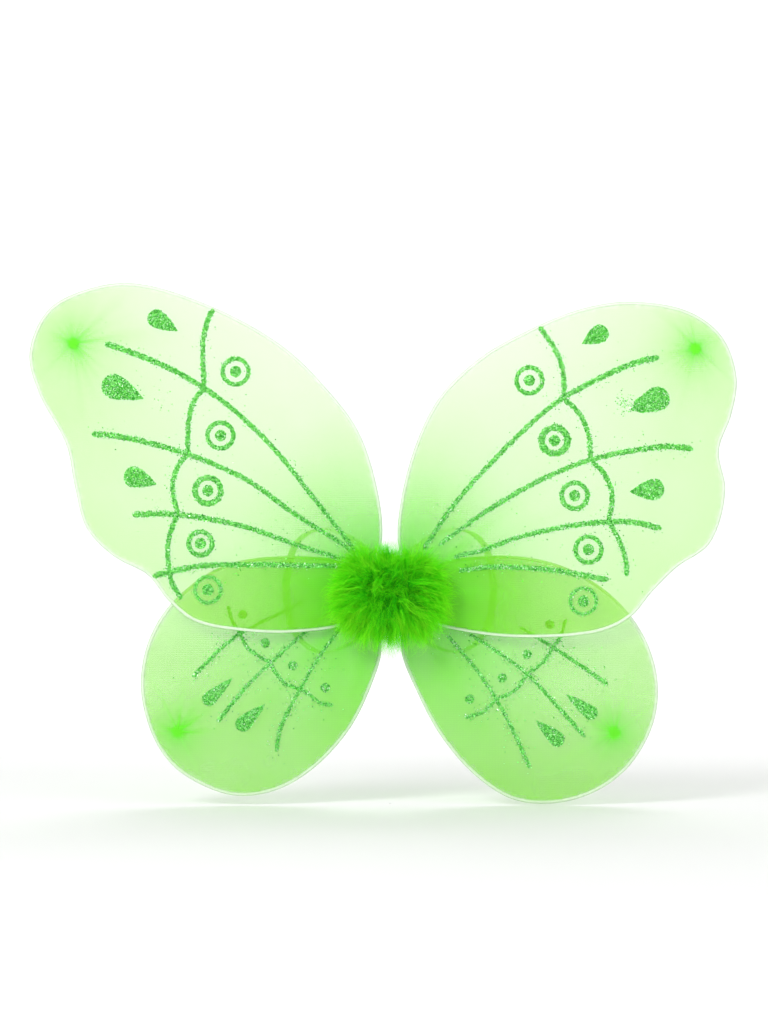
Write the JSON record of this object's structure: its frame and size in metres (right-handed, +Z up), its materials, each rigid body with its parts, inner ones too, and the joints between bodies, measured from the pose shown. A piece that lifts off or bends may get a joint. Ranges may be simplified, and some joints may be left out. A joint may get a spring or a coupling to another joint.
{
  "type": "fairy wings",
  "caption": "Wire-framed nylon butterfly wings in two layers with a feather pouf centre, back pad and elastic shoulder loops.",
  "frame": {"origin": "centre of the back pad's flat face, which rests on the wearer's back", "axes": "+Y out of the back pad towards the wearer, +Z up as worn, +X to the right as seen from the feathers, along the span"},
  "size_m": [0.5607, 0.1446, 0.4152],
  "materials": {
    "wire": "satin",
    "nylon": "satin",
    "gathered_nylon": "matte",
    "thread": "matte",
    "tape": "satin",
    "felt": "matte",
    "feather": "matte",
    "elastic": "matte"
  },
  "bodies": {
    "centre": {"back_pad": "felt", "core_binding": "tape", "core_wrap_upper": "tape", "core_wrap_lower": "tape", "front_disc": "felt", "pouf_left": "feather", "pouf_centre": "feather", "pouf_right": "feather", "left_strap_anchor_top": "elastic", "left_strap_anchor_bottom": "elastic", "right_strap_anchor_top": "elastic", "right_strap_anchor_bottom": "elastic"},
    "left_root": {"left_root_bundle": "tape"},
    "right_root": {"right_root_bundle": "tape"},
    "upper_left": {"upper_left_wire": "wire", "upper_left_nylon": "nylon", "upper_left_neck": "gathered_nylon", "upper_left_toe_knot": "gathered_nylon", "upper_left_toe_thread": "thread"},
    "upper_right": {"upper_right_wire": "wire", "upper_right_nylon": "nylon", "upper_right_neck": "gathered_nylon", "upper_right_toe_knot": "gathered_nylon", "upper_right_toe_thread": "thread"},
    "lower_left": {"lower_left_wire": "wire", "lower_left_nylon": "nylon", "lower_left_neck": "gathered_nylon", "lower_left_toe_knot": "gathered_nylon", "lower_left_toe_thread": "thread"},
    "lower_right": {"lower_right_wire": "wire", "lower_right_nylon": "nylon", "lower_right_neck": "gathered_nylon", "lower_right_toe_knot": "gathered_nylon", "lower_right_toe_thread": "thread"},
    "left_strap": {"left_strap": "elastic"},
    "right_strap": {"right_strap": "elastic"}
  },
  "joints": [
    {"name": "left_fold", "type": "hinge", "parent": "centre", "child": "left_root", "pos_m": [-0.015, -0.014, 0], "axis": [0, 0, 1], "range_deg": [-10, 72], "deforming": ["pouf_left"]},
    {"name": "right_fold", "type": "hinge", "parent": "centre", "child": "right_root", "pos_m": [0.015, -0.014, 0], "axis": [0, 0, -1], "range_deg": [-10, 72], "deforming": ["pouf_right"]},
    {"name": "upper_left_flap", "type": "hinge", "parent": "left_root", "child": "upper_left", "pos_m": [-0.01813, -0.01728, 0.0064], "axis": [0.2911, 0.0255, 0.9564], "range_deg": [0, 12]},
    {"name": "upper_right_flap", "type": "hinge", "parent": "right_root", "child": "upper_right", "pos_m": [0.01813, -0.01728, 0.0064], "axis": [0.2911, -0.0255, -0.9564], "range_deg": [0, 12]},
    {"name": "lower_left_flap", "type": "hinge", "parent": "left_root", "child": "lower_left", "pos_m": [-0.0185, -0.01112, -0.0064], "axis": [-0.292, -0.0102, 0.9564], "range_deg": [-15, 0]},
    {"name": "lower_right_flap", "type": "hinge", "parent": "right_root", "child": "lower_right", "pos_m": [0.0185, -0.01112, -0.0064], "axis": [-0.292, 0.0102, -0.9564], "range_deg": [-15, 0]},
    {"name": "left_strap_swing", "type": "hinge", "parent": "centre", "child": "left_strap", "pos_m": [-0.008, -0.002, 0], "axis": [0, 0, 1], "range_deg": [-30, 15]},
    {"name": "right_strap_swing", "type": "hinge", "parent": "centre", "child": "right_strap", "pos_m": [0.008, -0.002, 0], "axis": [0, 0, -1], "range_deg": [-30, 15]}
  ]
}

.....

*Set exercise:*
Write the data out again in full and exactly.

*Result for this exercise:*
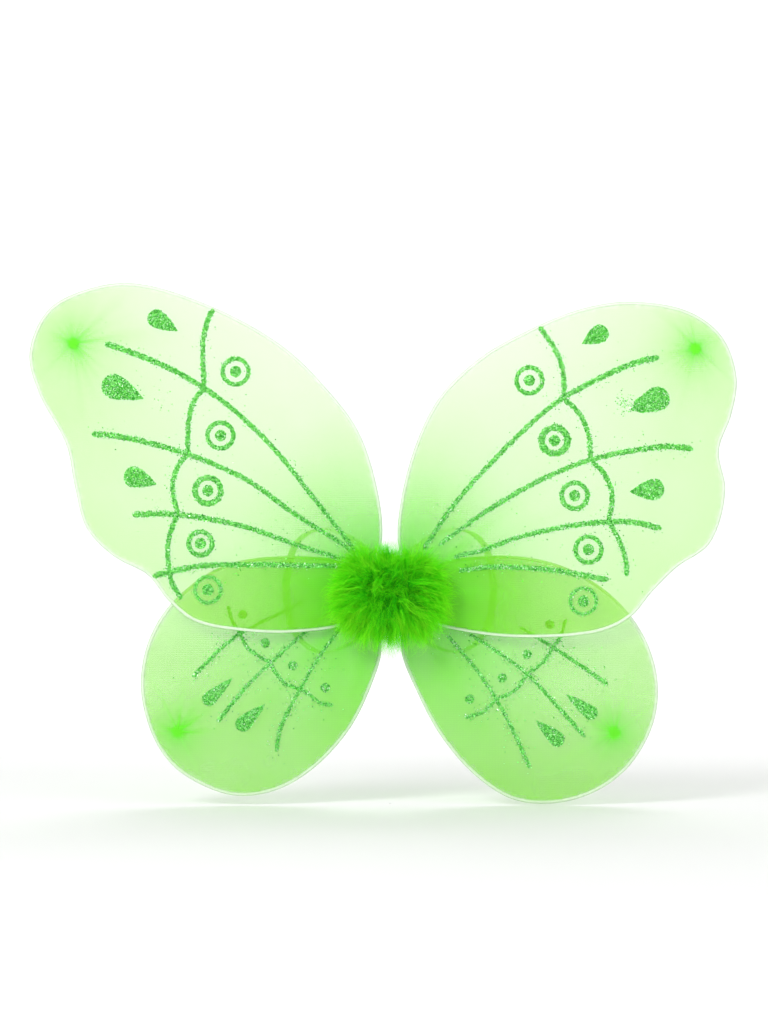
Write the JSON record of this object's structure: its frame and size in metres (right-handed, +Z up), its materials, each rigid body with its parts, inner ones too, and the joints between bodies, measured from the pose shown. A piece that lifts off or bends may get a joint. Ranges may be simplified, and some joints may be left out. A joint may get a spring or a coupling to another joint.
{
  "type": "fairy wings",
  "caption": "Wire-framed nylon butterfly wings in two layers with a feather pouf centre, back pad and elastic shoulder loops.",
  "frame": {"origin": "centre of the back pad's flat face, which rests on the wearer's back", "axes": "+Y out of the back pad towards the wearer, +Z up as worn, +X to the right as seen from the feathers, along the span"},
  "size_m": [0.5607, 0.1446, 0.4152],
  "materials": {
    "wire": "satin",
    "nylon": "satin",
    "gathered_nylon": "matte",
    "thread": "matte",
    "tape": "satin",
    "felt": "matte",
    "feather": "matte",
    "elastic": "matte"
  },
  "bodies": {
    "centre": {"back_pad": "felt", "core_binding": "tape", "core_wrap_upper": "tape", "core_wrap_lower": "tape", "front_disc": "felt", "pouf_left": "feather", "pouf_centre": "feather", "pouf_right": "feather", "left_strap_anchor_top": "elastic", "left_strap_anchor_bottom": "elastic", "right_strap_anchor_top": "elastic", "right_strap_anchor_bottom": "elastic"},
    "left_root": {"left_root_bundle": "tape"},
    "right_root": {"right_root_bundle": "tape"},
    "upper_left": {"upper_left_wire": "wire", "upper_left_nylon": "nylon", "upper_left_neck": "gathered_nylon", "upper_left_toe_knot": "gathered_nylon", "upper_left_toe_thread": "thread"},
    "upper_right": {"upper_right_wire": "wire", "upper_right_nylon": "nylon", "upper_right_neck": "gathered_nylon", "upper_right_toe_knot": "gathered_nylon", "upper_right_toe_thread": "thread"},
    "lower_left": {"lower_left_wire": "wire", "lower_left_nylon": "nylon", "lower_left_neck": "gathered_nylon", "lower_left_toe_knot": "gathered_nylon", "lower_left_toe_thread": "thread"},
    "lower_right": {"lower_right_wire": "wire", "lower_right_nylon": "nylon", "lower_right_neck": "gathered_nylon", "lower_right_toe_knot": "gathered_nylon", "lower_right_toe_thread": "thread"},
    "left_strap": {"left_strap": "elastic"},
    "right_strap": {"right_strap": "elastic"}
  },
  "joints": [
    {"name": "left_fold", "type": "hinge", "parent": "centre", "child": "left_root", "pos_m": [-0.015, -0.014, 0], "axis": [0, 0, 1], "range_deg": [-10, 72], "deforming": ["pouf_left"]},
    {"name": "right_fold", "type": "hinge", "parent": "centre", "child": "right_root", "pos_m": [0.015, -0.014, 0], "axis": [0, 0, -1], "range_deg": [-10, 72], "deforming": ["pouf_right"]},
    {"name": "upper_left_flap", "type": "hinge", "parent": "left_root", "child": "upper_left", "pos_m": [-0.01813, -0.01728, 0.0064], "axis": [0.2911, 0.0255, 0.9564], "range_deg": [0, 12]},
    {"name": "upper_right_flap", "type": "hinge", "parent": "right_root", "child": "upper_right", "pos_m": [0.01813, -0.01728, 0.0064], "axis": [0.2911, -0.0255, -0.9564], "range_deg": [0, 12]},
    {"name": "lower_left_flap", "type": "hinge", "parent": "left_root", "child": "lower_left", "pos_m": [-0.0185, -0.01112, -0.0064], "axis": [-0.292, -0.0102, 0.9564], "range_deg": [-15, 0]},
    {"name": "lower_right_flap", "type": "hinge", "parent": "right_root", "child": "lower_right", "pos_m": [0.0185, -0.01112, -0.0064], "axis": [-0.292, 0.0102, -0.9564], "range_deg": [-15, 0]},
    {"name": "left_strap_swing", "type": "hinge", "parent": "centre", "child": "left_strap", "pos_m": [-0.008, -0.002, 0], "axis": [0, 0, 1], "range_deg": [-30, 15]},
    {"name": "right_strap_swing", "type": "hinge", "parent": "centre", "child": "right_strap", "pos_m": [0.008, -0.002, 0], "axis": [0, 0, -1], "range_deg": [-30, 15]}
  ]
}